Nous sommes des femmes en quête d’identité. Qui suis-je? Femme fatale, femme obéissante, femme indépendante, femme d’affaires, maman, femme de tête, pétard, femme folle, femme forte, sensible?
Beaucoup de la quête identitaire des femmes passe par son corps. Fabriquer un corps qui répond aux modèles?
Ou bien, pratiquer des méthodes qui nous mènent à une réelle authenticité?
Une authenticité somatique…
Dans notre société, les centres de conditionnement physique se sont fait une réputation vis-à-vis la recherche du bien-être et le renforcement du sentiment de soi.

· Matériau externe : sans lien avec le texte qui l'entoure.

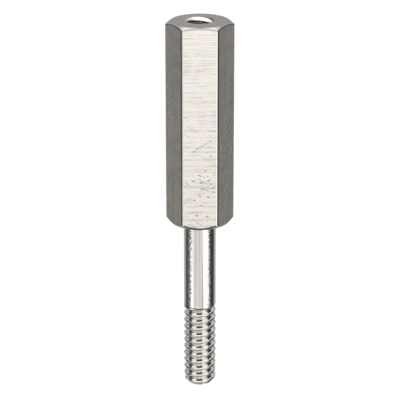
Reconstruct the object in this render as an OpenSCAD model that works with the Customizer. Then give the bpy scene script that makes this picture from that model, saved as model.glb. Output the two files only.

Le culte du corps tonique est véhiculé par les médias en représentant le succès, la capacité de performance, le plaisir, la jovialité, l’agilité et la sensualité. Le modèle de corps fabriqué dans des centres de conditionnement physique fait écho aux valeurs de productivité, de compétitivité, de performance, de rapidité et d’efficacité.
Les exercices proposés dans les centres de conditionnement physique sont la plupart du temps répétitifs et requièrent l’utilisation de plusieurs parties du corps à la fois. Héritiers des mouvements des ouvriers qui travaillent dans des grandes chaînes de production postrévolution industrielle, ces mouvements entraînent la fixation de certaines connections neuronales. Rapidement le pilote automatique s’installe. Pour remédier à la monotonie, nous lisons un livre pendant que nous montons des escaliers imaginaires; ou on regarde la télé pendant qu’on court sur le tapis roulant. Derrière le rideau : distension musculaire, tendinite, bursite, douleur pour les clients des centres de conditionnement physique qui, happés par les miroirs, n’écoutent pas les signaux du corps. Un mode de vie qui rend utilitaire la relation au corps. C’est une façon de vivre qui est en dette avec le savoir sensoriel inhérent à tout corps de femme.
D’un autre côté, l’authenticité somatique relève d’une intimité envers ses propres processus internes (sensations, sentiments, pensées…) et peut être atteinte par le biais des pratiques somatiques : yoga, tai-chi, danse, antigymnastique, feldenkrais, chi kung, gymnastique holistique, continuum, body-mind centering, etc.
Ces pratiques ont en commun une vaste palette de stratégies pédagogiques dont la scène est le mouvement du corps en tant que territoire à défricher. Réunir corps et esprit. Rendre le corps un lieu de plaisir et non de lutte. À la fois tonique et détendu.
L’authenticité somatique n’est pas contradictoire avec son identité socioculturelle. On aspire à un corps ferme, jeune…
Tel qu’un bol vide, l’authenticité somatique fournit un contenant à l’identité socioculturelle. Sans l’authenticité comme limite, nous ne serions que des masques, que des rôles, que des clans. Nous ne serions qu’appartenance à un groupe et notre singularité serait avortée. La personne s’identifie à 100 % aux rôles qu’elle construit de façon à être fonctionnelle dans son quotidien. Cependant, nous perdons de vue notre unicité.
Lorsqu’une personne se retourne vers son authenticité somatique, elle prend conscience de quelque chose qu’elle possède déjà. Un des marqueurs d’authenticité somatique se manifeste dans les moments où on se trouve beau, belle, en dehors des modèles de beauté véhiculés par les médias.
Nous sommes en même temps relation et singularité. Si nous considérons que le niveau de santé d’un individu est proportionnel au degré de mobilité qu’il peut avoir entre ses multiples rôles quotidiens et son authenticité somatique, nous comprenons pourquoi un mode de vie qui a pour seule valeur la capacité de performance et productivité des individus est voué à l’échec.
L’authenticité somatique est un état de disponibilité où poussent les graines d’une technologie interne. Savoir quoi faire pour s’autoréguler entre ses rôles sociaux et son unicité. Garder son équilibre interne vis-à-vis les demandes de l’environnement. Être authentique, c’est être intègre et apprécier la beauté qui émerge de l’acceptation de soi.